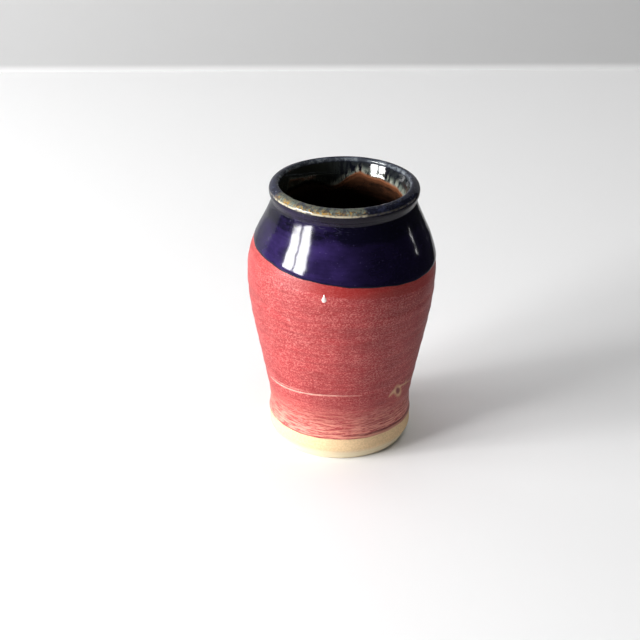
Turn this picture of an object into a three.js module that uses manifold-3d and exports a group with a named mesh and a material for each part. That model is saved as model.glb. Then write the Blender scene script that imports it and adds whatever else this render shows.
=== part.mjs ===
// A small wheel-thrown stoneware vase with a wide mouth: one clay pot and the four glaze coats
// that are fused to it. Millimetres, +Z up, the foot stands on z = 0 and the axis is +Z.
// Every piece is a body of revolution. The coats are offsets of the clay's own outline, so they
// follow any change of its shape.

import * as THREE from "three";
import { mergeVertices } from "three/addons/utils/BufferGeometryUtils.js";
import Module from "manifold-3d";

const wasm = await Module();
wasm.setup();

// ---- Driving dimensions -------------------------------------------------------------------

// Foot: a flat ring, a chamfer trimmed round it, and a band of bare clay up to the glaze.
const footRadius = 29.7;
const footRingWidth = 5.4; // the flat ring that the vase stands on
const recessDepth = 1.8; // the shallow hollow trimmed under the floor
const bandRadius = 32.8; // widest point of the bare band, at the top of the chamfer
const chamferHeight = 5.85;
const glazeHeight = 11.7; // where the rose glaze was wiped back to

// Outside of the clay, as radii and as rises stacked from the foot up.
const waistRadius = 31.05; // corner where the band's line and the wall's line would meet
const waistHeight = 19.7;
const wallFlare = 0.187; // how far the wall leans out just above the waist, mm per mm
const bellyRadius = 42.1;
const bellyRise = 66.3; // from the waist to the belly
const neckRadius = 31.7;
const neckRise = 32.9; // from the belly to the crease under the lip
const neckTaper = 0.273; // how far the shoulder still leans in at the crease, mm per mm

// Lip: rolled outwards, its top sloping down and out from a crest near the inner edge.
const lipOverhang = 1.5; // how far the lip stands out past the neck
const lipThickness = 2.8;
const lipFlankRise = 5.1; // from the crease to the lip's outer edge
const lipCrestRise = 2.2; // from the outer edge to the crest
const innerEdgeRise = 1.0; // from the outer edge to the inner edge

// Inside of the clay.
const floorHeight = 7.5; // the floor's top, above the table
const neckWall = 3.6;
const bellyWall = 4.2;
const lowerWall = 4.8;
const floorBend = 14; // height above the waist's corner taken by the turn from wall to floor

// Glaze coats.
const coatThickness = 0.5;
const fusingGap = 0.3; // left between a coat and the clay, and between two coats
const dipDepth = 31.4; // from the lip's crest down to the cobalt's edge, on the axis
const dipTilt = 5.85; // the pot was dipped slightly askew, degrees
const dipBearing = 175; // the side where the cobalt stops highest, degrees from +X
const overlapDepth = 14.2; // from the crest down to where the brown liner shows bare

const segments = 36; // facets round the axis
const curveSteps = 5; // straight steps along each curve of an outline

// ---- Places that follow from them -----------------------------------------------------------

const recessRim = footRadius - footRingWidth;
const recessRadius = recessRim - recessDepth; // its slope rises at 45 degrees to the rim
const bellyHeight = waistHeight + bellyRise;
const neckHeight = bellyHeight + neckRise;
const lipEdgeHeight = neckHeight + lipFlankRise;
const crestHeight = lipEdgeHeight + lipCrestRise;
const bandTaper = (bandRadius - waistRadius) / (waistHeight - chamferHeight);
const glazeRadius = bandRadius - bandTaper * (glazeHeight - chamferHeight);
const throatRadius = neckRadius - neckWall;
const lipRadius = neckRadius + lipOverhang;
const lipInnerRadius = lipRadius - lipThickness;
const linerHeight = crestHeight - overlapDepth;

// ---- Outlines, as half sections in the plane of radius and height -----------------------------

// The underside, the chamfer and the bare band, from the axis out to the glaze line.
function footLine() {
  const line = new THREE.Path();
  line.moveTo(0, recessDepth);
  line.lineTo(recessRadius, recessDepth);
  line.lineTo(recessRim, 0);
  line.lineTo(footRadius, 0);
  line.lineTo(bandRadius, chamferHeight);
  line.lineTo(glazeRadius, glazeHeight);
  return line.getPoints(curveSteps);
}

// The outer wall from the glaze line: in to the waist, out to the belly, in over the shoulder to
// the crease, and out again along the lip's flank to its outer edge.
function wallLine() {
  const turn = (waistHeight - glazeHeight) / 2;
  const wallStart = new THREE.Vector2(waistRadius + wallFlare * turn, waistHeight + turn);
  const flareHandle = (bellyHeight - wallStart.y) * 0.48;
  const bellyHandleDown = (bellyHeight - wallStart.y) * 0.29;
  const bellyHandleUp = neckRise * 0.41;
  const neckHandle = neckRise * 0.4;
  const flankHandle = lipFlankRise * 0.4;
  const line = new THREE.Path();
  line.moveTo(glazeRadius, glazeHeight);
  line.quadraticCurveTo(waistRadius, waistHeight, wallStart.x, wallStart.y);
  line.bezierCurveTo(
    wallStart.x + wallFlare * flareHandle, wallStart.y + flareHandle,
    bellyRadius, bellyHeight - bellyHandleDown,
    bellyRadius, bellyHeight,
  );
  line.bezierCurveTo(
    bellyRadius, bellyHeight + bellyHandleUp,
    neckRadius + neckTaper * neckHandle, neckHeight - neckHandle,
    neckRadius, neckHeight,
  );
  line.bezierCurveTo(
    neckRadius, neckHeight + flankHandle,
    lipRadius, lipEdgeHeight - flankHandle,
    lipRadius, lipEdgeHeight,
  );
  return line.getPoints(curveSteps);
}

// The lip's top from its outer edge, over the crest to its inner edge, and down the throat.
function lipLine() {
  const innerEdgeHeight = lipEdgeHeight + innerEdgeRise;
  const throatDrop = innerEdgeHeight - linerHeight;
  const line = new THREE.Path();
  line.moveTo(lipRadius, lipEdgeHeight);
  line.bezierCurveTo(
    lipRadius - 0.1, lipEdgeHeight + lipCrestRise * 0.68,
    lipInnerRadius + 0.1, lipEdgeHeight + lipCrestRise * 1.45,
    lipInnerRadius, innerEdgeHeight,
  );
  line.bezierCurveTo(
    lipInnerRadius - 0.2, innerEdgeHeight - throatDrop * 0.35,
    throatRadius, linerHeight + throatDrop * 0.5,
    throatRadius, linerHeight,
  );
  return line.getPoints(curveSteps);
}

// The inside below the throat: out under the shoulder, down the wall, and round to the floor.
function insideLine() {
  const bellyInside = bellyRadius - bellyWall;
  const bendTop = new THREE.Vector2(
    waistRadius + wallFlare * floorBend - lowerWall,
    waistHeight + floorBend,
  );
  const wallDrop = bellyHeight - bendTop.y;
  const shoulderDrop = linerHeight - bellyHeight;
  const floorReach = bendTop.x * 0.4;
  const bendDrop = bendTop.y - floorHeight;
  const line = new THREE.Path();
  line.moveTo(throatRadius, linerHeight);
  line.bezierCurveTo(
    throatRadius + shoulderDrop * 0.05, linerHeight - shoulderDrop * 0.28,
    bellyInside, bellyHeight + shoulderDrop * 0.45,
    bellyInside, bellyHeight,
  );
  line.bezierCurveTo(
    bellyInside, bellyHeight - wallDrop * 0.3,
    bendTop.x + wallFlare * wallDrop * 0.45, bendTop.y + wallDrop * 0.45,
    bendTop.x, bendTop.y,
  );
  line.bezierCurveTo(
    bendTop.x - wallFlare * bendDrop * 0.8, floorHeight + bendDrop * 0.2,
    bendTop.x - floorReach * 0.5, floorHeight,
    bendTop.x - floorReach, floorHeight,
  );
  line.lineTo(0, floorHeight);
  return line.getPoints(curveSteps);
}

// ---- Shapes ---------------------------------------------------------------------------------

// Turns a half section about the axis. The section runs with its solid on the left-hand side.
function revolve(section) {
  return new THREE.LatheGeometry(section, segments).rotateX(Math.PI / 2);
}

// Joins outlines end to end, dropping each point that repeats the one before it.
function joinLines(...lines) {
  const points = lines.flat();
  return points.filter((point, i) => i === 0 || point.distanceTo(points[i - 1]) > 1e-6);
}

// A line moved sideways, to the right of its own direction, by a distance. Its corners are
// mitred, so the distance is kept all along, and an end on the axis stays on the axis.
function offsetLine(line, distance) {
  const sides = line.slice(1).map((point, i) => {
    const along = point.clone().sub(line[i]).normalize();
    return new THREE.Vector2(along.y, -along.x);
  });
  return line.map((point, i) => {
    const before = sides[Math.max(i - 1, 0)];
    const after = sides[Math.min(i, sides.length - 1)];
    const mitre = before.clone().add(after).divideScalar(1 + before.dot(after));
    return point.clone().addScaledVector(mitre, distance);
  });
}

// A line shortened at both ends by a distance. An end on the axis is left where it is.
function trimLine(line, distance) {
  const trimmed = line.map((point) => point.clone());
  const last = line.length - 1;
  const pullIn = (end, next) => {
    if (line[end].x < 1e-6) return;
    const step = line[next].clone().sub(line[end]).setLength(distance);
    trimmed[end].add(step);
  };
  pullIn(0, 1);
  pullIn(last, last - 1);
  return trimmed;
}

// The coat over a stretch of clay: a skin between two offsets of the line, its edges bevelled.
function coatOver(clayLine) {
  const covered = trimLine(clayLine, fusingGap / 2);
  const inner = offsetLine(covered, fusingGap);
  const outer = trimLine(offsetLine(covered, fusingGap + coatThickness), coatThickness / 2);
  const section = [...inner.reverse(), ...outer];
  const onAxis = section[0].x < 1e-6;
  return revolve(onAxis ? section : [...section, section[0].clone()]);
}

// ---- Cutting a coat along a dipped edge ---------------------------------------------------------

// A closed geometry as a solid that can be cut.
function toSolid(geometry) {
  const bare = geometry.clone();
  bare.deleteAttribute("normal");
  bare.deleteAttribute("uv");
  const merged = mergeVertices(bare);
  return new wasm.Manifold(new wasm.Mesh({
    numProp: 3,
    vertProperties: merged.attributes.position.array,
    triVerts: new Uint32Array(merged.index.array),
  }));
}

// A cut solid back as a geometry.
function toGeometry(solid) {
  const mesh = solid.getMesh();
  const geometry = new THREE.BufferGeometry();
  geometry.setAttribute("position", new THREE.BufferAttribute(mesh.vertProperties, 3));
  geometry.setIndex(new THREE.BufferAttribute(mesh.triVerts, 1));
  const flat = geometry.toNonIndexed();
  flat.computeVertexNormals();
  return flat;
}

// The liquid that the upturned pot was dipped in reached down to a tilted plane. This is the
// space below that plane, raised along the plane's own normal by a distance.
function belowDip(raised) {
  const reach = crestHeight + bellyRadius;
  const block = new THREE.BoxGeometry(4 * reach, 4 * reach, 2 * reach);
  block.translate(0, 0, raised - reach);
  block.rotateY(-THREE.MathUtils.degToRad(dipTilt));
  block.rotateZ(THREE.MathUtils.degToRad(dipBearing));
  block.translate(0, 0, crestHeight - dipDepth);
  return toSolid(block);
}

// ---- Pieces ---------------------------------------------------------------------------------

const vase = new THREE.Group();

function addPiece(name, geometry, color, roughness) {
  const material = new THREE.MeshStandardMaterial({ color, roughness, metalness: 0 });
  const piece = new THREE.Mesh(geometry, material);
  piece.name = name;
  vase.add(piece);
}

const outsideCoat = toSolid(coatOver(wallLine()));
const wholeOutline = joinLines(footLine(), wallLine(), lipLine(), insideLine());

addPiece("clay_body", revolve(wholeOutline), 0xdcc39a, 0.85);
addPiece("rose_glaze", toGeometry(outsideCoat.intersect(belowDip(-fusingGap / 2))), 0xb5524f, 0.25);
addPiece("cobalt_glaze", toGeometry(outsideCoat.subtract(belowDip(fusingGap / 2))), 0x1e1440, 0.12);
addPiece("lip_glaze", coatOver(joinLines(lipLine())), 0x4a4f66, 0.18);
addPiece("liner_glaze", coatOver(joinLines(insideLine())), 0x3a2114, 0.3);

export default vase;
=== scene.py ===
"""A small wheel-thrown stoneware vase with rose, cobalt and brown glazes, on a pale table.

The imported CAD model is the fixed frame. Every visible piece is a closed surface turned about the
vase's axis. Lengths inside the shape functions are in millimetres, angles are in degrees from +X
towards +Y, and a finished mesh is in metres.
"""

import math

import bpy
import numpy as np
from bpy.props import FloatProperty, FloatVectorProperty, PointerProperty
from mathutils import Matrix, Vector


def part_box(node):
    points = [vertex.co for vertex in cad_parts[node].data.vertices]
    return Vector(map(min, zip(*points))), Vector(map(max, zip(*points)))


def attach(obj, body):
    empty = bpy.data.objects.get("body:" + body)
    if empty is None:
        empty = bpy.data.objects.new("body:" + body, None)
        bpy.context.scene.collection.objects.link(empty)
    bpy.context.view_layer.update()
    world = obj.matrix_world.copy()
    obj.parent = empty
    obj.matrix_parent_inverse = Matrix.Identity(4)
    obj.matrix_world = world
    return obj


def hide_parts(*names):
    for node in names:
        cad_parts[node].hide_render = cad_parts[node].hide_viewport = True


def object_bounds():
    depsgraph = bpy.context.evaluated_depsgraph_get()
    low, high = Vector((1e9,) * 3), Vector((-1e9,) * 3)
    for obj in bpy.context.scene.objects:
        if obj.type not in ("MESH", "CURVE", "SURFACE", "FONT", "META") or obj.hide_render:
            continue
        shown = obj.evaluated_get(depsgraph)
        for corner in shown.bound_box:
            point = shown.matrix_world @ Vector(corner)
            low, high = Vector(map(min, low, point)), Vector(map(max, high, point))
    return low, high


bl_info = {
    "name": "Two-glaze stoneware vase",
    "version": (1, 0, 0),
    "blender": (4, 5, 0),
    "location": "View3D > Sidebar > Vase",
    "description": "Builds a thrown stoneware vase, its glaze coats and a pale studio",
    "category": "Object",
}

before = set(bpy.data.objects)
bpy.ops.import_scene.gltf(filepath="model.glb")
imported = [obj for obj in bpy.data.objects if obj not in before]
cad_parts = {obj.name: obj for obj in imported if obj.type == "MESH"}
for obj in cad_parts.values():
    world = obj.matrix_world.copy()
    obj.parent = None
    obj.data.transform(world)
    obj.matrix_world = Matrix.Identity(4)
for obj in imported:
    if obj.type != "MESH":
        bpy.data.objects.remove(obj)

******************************

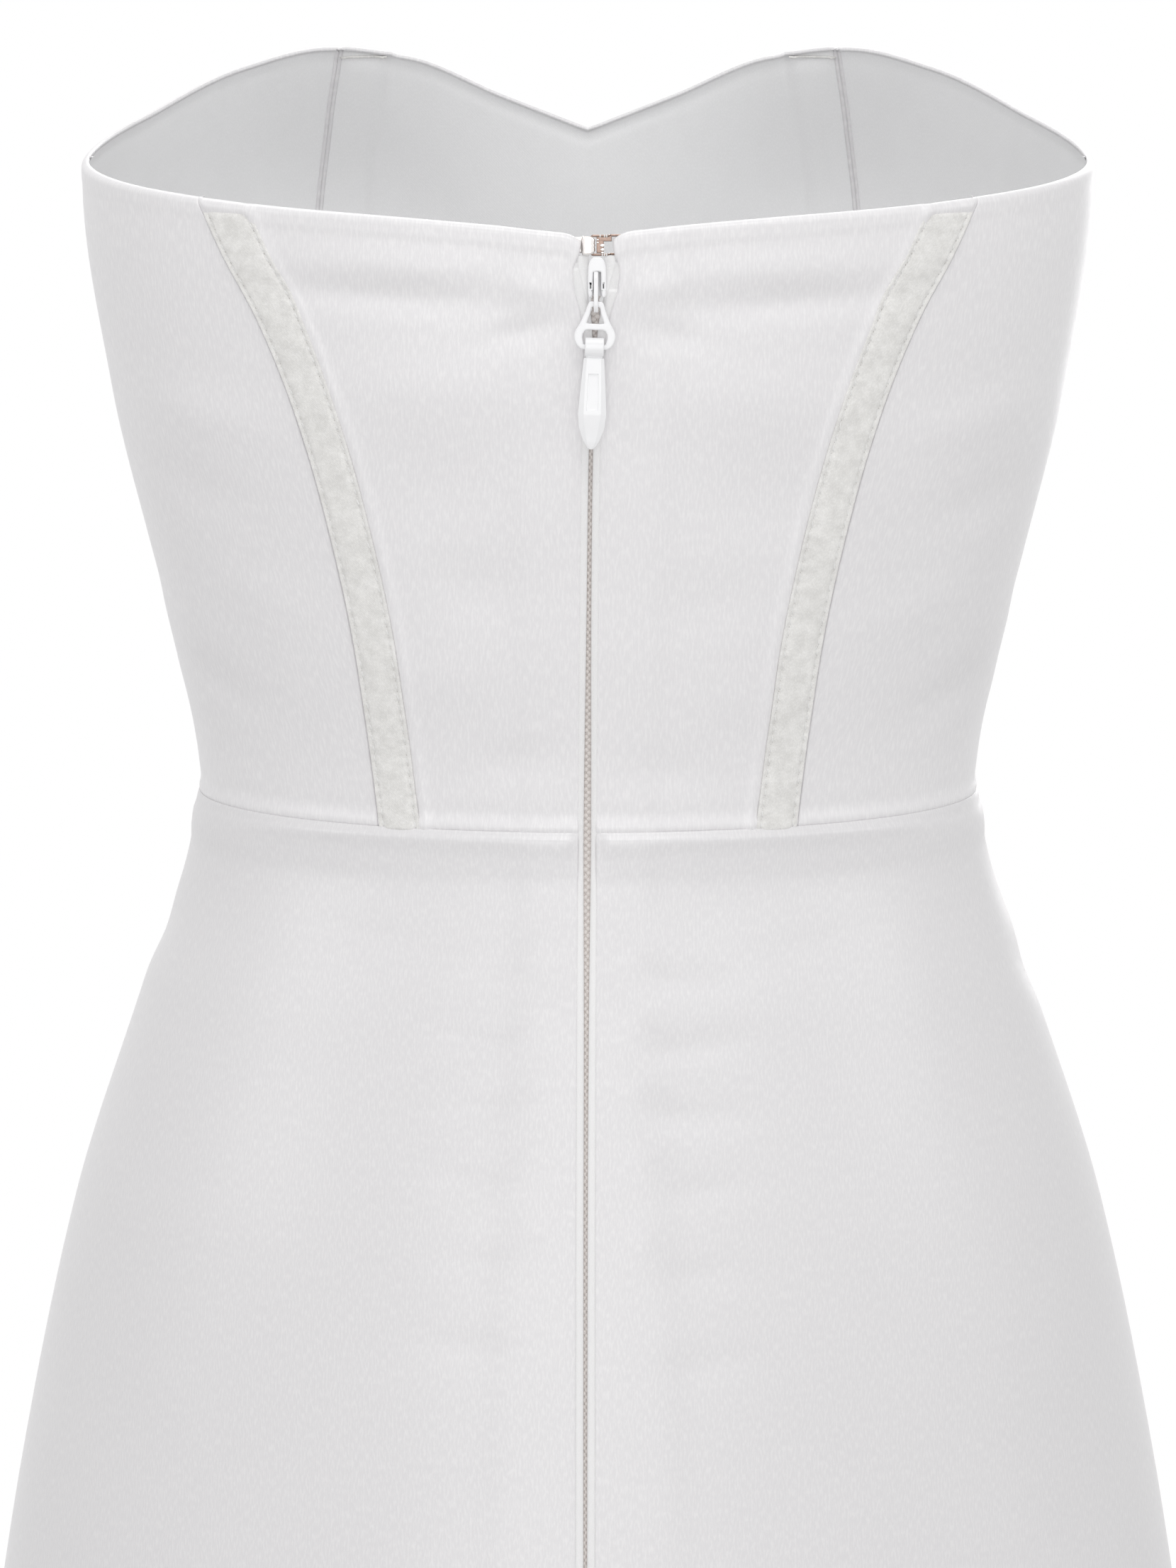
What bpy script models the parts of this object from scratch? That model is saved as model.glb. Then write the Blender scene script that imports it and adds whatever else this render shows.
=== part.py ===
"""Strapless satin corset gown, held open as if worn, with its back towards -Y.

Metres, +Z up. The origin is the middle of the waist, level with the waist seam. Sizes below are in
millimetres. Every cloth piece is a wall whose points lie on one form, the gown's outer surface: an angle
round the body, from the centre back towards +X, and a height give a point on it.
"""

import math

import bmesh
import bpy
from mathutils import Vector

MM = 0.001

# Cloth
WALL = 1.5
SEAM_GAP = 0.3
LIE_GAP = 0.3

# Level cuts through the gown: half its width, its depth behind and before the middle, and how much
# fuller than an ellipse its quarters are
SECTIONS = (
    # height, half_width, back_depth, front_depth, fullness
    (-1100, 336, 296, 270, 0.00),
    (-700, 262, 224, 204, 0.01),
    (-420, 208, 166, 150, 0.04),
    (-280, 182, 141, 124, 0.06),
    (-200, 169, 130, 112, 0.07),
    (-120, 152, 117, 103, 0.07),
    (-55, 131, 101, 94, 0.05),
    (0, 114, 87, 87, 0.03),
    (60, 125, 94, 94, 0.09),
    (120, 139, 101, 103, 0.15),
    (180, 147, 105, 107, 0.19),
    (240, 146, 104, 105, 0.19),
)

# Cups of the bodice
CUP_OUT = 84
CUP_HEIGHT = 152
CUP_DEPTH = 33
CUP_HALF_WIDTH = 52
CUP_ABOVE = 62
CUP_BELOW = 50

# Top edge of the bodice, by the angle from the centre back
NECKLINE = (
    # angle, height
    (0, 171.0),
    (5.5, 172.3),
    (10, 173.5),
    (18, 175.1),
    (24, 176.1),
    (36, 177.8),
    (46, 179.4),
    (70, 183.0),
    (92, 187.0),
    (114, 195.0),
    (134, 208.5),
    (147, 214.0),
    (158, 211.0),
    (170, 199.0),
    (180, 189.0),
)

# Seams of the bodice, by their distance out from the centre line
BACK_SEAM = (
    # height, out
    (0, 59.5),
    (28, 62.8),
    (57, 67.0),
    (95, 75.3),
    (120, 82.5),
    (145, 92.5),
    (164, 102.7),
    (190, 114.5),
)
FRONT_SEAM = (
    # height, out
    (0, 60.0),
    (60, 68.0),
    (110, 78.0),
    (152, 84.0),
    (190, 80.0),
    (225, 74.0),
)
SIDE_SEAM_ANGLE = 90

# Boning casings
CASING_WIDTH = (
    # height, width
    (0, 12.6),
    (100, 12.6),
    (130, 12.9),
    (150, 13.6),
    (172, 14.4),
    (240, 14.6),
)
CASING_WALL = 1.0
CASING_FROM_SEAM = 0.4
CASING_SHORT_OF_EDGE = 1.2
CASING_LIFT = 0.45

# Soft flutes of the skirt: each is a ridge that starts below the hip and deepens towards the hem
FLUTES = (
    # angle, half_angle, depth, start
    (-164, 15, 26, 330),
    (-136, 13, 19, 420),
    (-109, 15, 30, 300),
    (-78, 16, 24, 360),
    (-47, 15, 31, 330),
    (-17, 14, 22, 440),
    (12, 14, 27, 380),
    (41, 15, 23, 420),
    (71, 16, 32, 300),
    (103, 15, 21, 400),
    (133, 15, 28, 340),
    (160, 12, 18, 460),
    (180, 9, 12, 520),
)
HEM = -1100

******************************

What is needed -> Within the listing above, the range opens at the line with "const vase = new THREE.Group();" and closes at the line with "zip(*points))), Vector(map(max, zip(*points)))". Reproduce exactly the lines of that range, including both ends.

Result of the exercise ->
const vase = new THREE.Group();

function addPiece(name, geometry, color, roughness) {
  const material = new THREE.MeshStandardMaterial({ color, roughness, metalness: 0 });
  const piece = new THREE.Mesh(geometry, material);
  piece.name = name;
  vase.add(piece);
}

const outsideCoat = toSolid(coatOver(wallLine()));
const wholeOutline = joinLines(footLine(), wallLine(), lipLine(), insideLine());

addPiece("clay_body", revolve(wholeOutline), 0xdcc39a, 0.85);
addPiece("rose_glaze", toGeometry(outsideCoat.intersect(belowDip(-fusingGap / 2))), 0xb5524f, 0.25);
addPiece("cobalt_glaze", toGeometry(outsideCoat.subtract(belowDip(fusingGap / 2))), 0x1e1440, 0.12);
addPiece("lip_glaze", coatOver(joinLines(lipLine())), 0x4a4f66, 0.18);
addPiece("liner_glaze", coatOver(joinLines(insideLine())), 0x3a2114, 0.3);

export default vase;
=== scene.py ===
"""A small wheel-thrown stoneware vase with rose, cobalt and brown glazes, on a pale table.

The imported CAD model is the fixed frame. Every visible piece is a closed surface turned about the
vase's axis. Lengths inside the shape functions are in millimetres, angles are in degrees from +X
towards +Y, and a finished mesh is in metres.
"""

import math

import bpy
import numpy as np
from bpy.props import FloatProperty, FloatVectorProperty, PointerProperty
from mathutils import Matrix, Vector


def part_box(node):
    points = [vertex.co for vertex in cad_parts[node].data.vertices]
    return Vector(map(min, zip(*points))), Vector(map(max, zip(*points)))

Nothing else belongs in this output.